** Begin **

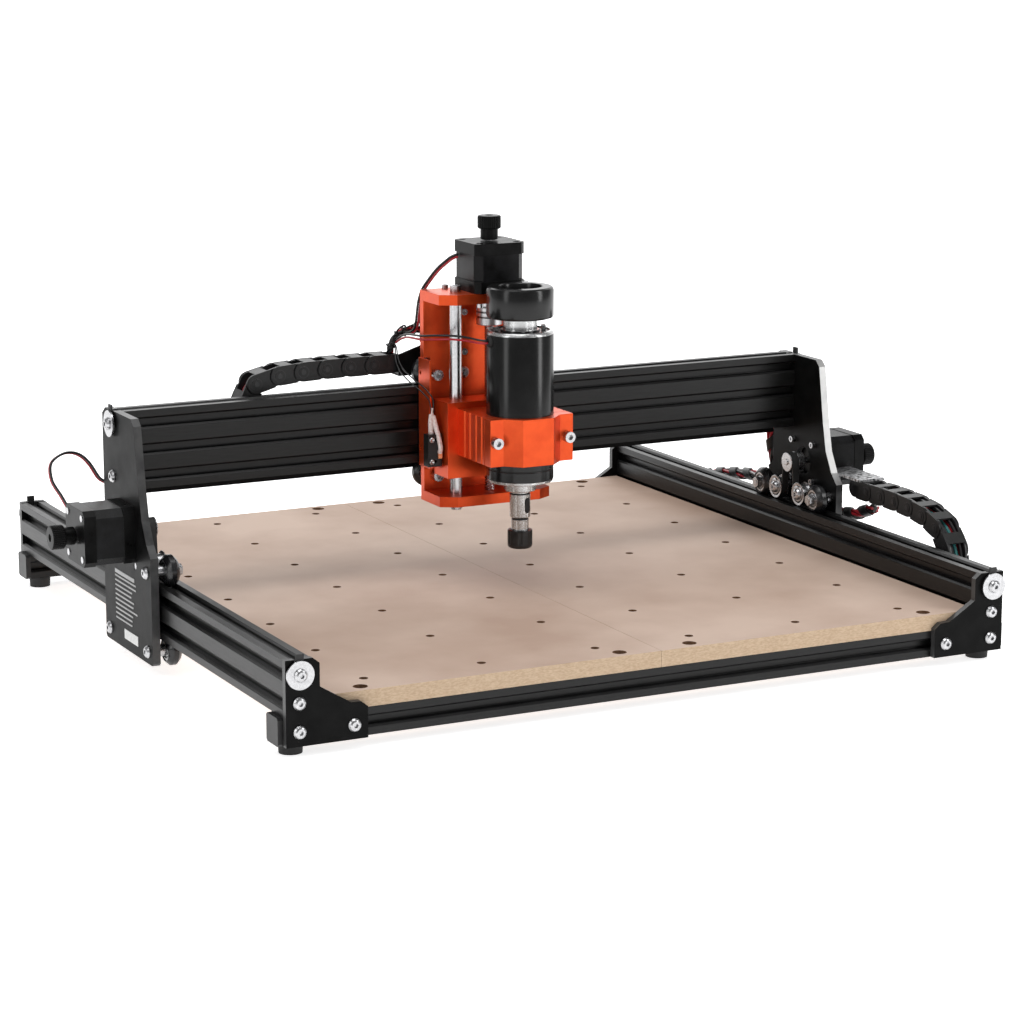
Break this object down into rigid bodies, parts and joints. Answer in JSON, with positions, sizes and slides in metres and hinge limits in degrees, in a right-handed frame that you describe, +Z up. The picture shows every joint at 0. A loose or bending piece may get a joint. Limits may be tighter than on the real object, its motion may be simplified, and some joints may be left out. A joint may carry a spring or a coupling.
{
  "type": "desktop CNC router",
  "caption": "Desktop CNC router: flat board in a slotted black frame, belt-driven gantry, and an orange lead-screw head holding a round black spindle with a collet.",
  "frame": {"origin": "centre of the frame's footprint, on the surface that the rubber feet stand on", "axes": "+X to the right along the beam, seen from the front; +Y to the back, along the side rails; +Z up"},
  "size_m": [0.714, 0.5814, 0.3214],
  "materials": {
    "black_extrusion": "satin black anodised V-slot extrusion",
    "black_plate": "fine-blasted black anodised plate with bright cut edges",
    "orange_anodised": "fine-blasted orange anodised plate",
    "bare_metal": "bare folded sheet and turned aluminium",
    "steel": "plated screws, washers, spacers and nuts",
    "polished_steel": "ground and polished steel rod",
    "spindle_black": "smooth dark anodised spindle housing, semi-gloss",
    "motor_black": "black painted motor, satin",
    "nut_black": "blackened steel collet nut",
    "black_plastic": "moulded black plastic",
    "chain_plastic": "moulded black nylon chain links",
    "wheel_plastic": "turned black acetal",
    "rubber_foot": "matte black rubber",
    "belt_rubber": "black toothed belt",
    "board": "pale pinkish fibreboard with a faint mottle",
    "cable_black": "black flexible wire sleeve",
    "cable_red": "red flexible wire insulation"
  },
  "bodies": {
    "base": {"side_rails": "black_extrusion", "cross_rails": "black_extrusion", "rail_end_caps": "black_plastic", "corner_brackets": "black_plate", "rubber_feet": "rubber_foot", "wasteboards": "board", "frame_screws": "steel", "y_belts": "belt_rubber", "chain_anchor": "bare_metal"},
    "gantry": {"gantry_plates": "black_plate", "x_beam": "black_extrusion", "chain_tray": "black_plate", "chain_bracket": "bare_metal", "x_cable_chain": "chain_plastic", "y_cable_chain": "chain_plastic", "y_motors": "motor_black", "gantry_fasteners": "steel", "gantry_belts": "belt_rubber", "motor_lead": "cable_red", "gantry_loom": "cable_black"},
    "x_carriage": {"z_back_plate": "orange_anodised", "z_end_plates": "orange_anodised", "z_guide_rods": "polished_steel", "z_motor": "motor_black", "x_motor": "motor_black", "x_motor_plate": "black_plate", "carriage_fasteners": "steel", "x_belt_loop": "belt_rubber", "limit_switch": "black_plastic", "switch_wires": "cable_black", "z_motor_lead": "cable_black", "carriage_loom": "cable_black"},
    "z_carriage": {"z_slide": "orange_anodised", "spindle_clamp": "orange_anodised", "spindle_body": "spindle_black", "spindle_lead": "cable_red"},
    "spindle_rotor": {"spindle_shaft": "polished_steel", "collet_nut": "nut_black"},
    "z_screw": {"z_leadscrew": "polished_steel"},
    "left_front_upper_wheel": {"left_front_upper_wheel": "wheel_plastic"},
    "left_front_lower_wheel": {"left_front_lower_wheel": "wheel_plastic"},
    "left_front_idler": {"left_front_idler": "polished_steel"},
    "left_rear_upper_wheel": {"left_rear_upper_wheel": "wheel_plastic"},
    "left_rear_lower_wheel": {"left_rear_lower_wheel": "wheel_plastic"},
    "left_rear_idler": {"left_rear_idler": "polished_steel"},
    "left_motor_pulley": {"left_motor_pulley": "bare_metal"},
    "right_front_upper_wheel": {"right_front_upper_wheel": "wheel_plastic"},
    "right_front_lower_wheel": {"right_front_lower_wheel": "wheel_plastic"},
    "right_front_idler": {"right_front_idler": "polished_steel"},
    "right_rear_upper_wheel": {"right_rear_upper_wheel": "wheel_plastic"},
    "right_rear_lower_wheel": {"right_rear_lower_wheel": "wheel_plastic"},
    "right_rear_idler": {"right_rear_idler": "polished_steel"},
    "right_motor_pulley": {"right_motor_pulley": "bare_metal"},
    "x_upper_left_wheel": {"x_upper_left_wheel": "wheel_plastic"},
    "x_upper_right_wheel": {"x_upper_right_wheel": "wheel_plastic"},
    "x_lower_left_wheel": {"x_lower_left_wheel": "wheel_plastic"},
    "x_lower_right_wheel": {"x_lower_right_wheel": "wheel_plastic"},
    "x_left_idler": {"x_left_idler": "polished_steel"},
    "x_right_idler": {"x_right_idler": "polished_steel"},
    "x_motor_pulley": {"x_motor_pulley": "bare_metal"}
  },
  "joints": [
    {"name": "y_travel", "type": "slide", "parent": "base", "child": "gantry", "axis": [0, 1, 0], "range_m": [-0.2, 0.2], "deforming": ["y_cable_chain"]},
    {"name": "x_travel", "type": "slide", "parent": "gantry", "child": "x_carriage", "axis": [1, 0, 0], "range_m": [-0.2, 0.2], "deforming": ["x_cable_chain"]},
    {"name": "z_travel", "type": "slide", "parent": "x_carriage", "child": "z_carriage", "axis": [0, 0, 1], "range_m": [-0.014, 0.054], "deforming": ["spindle_lead"]},
    {"name": "left_front_upper_wheel_turn", "type": "hinge", "parent": "gantry", "child": "left_front_upper_wheel", "pos_m": [-0.28, -0.041, 0.07775], "axis": [1, 0, 0], "range_deg": [-1176, 1176]},
    {"name": "left_front_lower_wheel_turn", "type": "hinge", "parent": "gantry", "child": "left_front_lower_wheel", "pos_m": [-0.28, -0.041, 0.01825], "axis": [1, 0, 0], "range_deg": [-1176, 1176]},
    {"name": "left_front_idler_turn", "type": "hinge", "parent": "gantry", "child": "left_front_idler", "pos_m": [-0.28, -0.0175, 0.078], "axis": [1, 0, 0], "range_deg": [-1433, 1433]},
    {"name": "left_rear_upper_wheel_turn", "type": "hinge", "parent": "gantry", "child": "left_rear_upper_wheel", "pos_m": [-0.28, 0.041, 0.07775], "axis": [1, 0, 0], "range_deg": [-1176, 1176]},
    {"name": "left_rear_lower_wheel_turn", "type": "hinge", "parent": "gantry", "child": "left_rear_lower_wheel", "pos_m": [-0.28, 0.041, 0.01825], "axis": [1, 0, 0], "range_deg": [-1176, 1176]},
    {"name": "left_rear_idler_turn", "type": "hinge", "parent": "gantry", "child": "left_rear_idler", "pos_m": [-0.28, 0.0175, 0.078], "axis": [1, 0, 0], "range_deg": [-1433, 1433]},
    {"name": "left_motor_pulley_turn", "type": "hinge", "parent": "gantry", "child": "left_motor_pulley", "pos_m": [-0.28, 0, 0.1018], "axis": [1, 0, 0], "range_deg": [-1801, 1801]},
    {"name": "right_front_upper_wheel_turn", "type": "hinge", "parent": "gantry", "child": "right_front_upper_wheel", "pos_m": [0.28, -0.041, 0.07775], "axis": [1, 0, 0], "range_deg": [-1176, 1176]},
    {"name": "right_front_lower_wheel_turn", "type": "hinge", "parent": "gantry", "child": "right_front_lower_wheel", "pos_m": [0.28, -0.041, 0.01825], "axis": [1, 0, 0], "range_deg": [-1176, 1176]},
    {"name": "right_front_idler_turn", "type": "hinge", "parent": "gantry", "child": "right_front_idler", "pos_m": [0.28, -0.0175, 0.078], "axis": [1, 0, 0], "range_deg": [-1433, 1433]},
    {"name": "right_rear_upper_wheel_turn", "type": "hinge", "parent": "gantry", "child": "right_rear_upper_wheel", "pos_m": [0.28, 0.041, 0.07775], "axis": [1, 0, 0], "range_deg": [-1176, 1176]},
    {"name": "right_rear_lower_wheel_turn", "type": "hinge", "parent": "gantry", "child": "right_rear_lower_wheel", "pos_m": [0.28, 0.041, 0.01825], "axis": [1, 0, 0], "range_deg": [-1176, 1176]},
    {"name": "right_rear_idler_turn", "type": "hinge", "parent": "gantry", "child": "right_rear_idler", "pos_m": [0.28, 0.0175, 0.078], "axis": [1, 0, 0], "range_deg": [-1433, 1433]},
    {"name": "right_motor_pulley_turn", "type": "hinge", "parent": "gantry", "child": "right_motor_pulley", "pos_m": [0.28, 0, 0.1018], "axis": [1, 0, 0], "range_deg": [-1801, 1801]},
    {"name": "x_upper_left_wheel_turn", "type": "hinge", "parent": "x_carriage", "child": "x_upper_left_wheel", "pos_m": [-0.0395, 0.026, 0.19775], "axis": [0, 1, 0], "range_deg": [-1176, 1176]},
    {"name": "x_upper_right_wheel_turn", "type": "hinge", "parent": "x_carriage", "child": "x_upper_right_wheel", "pos_m": [0.0355, 0.026, 0.19775], "axis": [0, 1, 0], "range_deg": [-1176, 1176]},
    {"name": "x_lower_left_wheel_turn", "type": "hinge", "parent": "x_carriage", "child": "x_lower_left_wheel", "pos_m": [-0.0395, 0.026, 0.11825], "axis": [0, 1, 0], "range_deg": [-1176, 1176]},
    {"name": "x_lower_right_wheel_turn", "type": "hinge", "parent": "x_carriage", "child": "x_lower_right_wheel", "pos_m": [0.0355, 0.026, 0.11825], "axis": [0, 1, 0], "range_deg": [-1176, 1176]},
    {"name": "x_left_idler_turn", "type": "hinge", "parent": "x_carriage", "child": "x_left_idler", "pos_m": [-0.016, 0.026, 0.198], "axis": [0, 1, 0], "range_deg": [-1433, 1433]},
    {"name": "x_right_idler_turn", "type": "hinge", "parent": "x_carriage", "child": "x_right_idler", "pos_m": [0.015, 0.026, 0.198], "axis": [0, 1, 0], "range_deg": [-1433, 1433]},
    {"name": "x_motor_pulley_turn", "type": "hinge", "parent": "x_carriage", "child": "x_motor_pulley", "pos_m": [-0.0005, 0.026, 0.2299], "axis": [0, 1, 0], "range_deg": [-1801, 1801]},
    {"name": "z_screw_turn", "type": "hinge", "parent": "x_carriage", "child": "z_screw", "pos_m": [-0.002, -0.0095, 0.18], "axis": [0, 0, 1], "range_deg": [-2431, 631]},
    {"name": "spindle_turn", "type": "hinge", "parent": "z_carriage", "child": "spindle_rotor", "pos_m": [-0.002, -0.062, 0.15], "axis": [0, 0, 1], "continuous": true}
  ],
  "couplings": [
    {"joint": "left_front_upper_wheel_turn", "follows": "y_travel", "rad_per_m": -102.56},
    {"joint": "left_front_lower_wheel_turn", "follows": "y_travel", "rad_per_m": 102.56},
    {"joint": "left_front_idler_turn", "follows": "y_travel", "rad_per_m": -125},
    {"joint": "left_rear_upper_wheel_turn", "follows": "y_travel", "rad_per_m": -102.56},
    {"joint": "left_rear_lower_wheel_turn", "follows": "y_travel", "rad_per_m": 102.56},
    {"joint": "left_rear_idler_turn", "follows": "y_travel", "rad_per_m": -125},
    {"joint": "left_motor_pulley_turn", "follows": "y_travel", "rad_per_m": 157.08},
    {"joint": "right_front_upper_wheel_turn", "follows": "y_travel", "rad_per_m": -102.56},
    {"joint": "right_front_lower_wheel_turn", "follows": "y_travel", "rad_per_m": 102.56},
    {"joint": "right_front_idler_turn", "follows": "y_travel", "rad_per_m": -125},
    {"joint": "right_rear_upper_wheel_turn", "follows": "y_travel", "rad_per_m": -102.56},
    {"joint": "right_rear_lower_wheel_turn", "follows": "y_travel", "rad_per_m": 102.56},
    {"joint": "right_rear_idler_turn", "follows": "y_travel", "rad_per_m": -125},
    {"joint": "right_motor_pulley_turn", "follows": "y_travel", "rad_per_m": 157.08},
    {"joint": "x_upper_left_wheel_turn", "follows": "x_travel", "rad_per_m": 102.56},
    {"joint": "x_upper_right_wheel_turn", "follows": "x_travel", "rad_per_m": 102.56},
    {"joint": "x_lower_left_wheel_turn", "follows": "x_travel", "rad_per_m": -102.56},
    {"joint": "x_lower_right_wheel_turn", "follows": "x_travel", "rad_per_m": -102.56},
    {"joint": "x_left_idler_turn", "follows": "x_travel", "rad_per_m": 125},
    {"joint": "x_right_idler_turn", "follows": "x_travel", "rad_per_m": 125},
    {"joint": "x_motor_pulley_turn", "follows": "x_travel", "rad_per_m": -157.08},
    {"joint": "z_screw_turn", "follows": "z_travel", "rad_per_m": -785.4}
  ]
}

** End **

→ Stated task:
Copy each line containing the word "joints" from the data.

→ Written answer:
Break this object down into rigid bodies, parts and joints. Answer in JSON, with positions, sizes and slides in metres and hinge limits in degrees, in a right-handed frame that you describe, +Z up. The picture shows every joint at 0. A loose or bending piece may get a joint. Limits may be tighter than on the real object, its motion may be simplified, and some joints may be left out. A joint may carry a spring or a coupling.
  "joints": [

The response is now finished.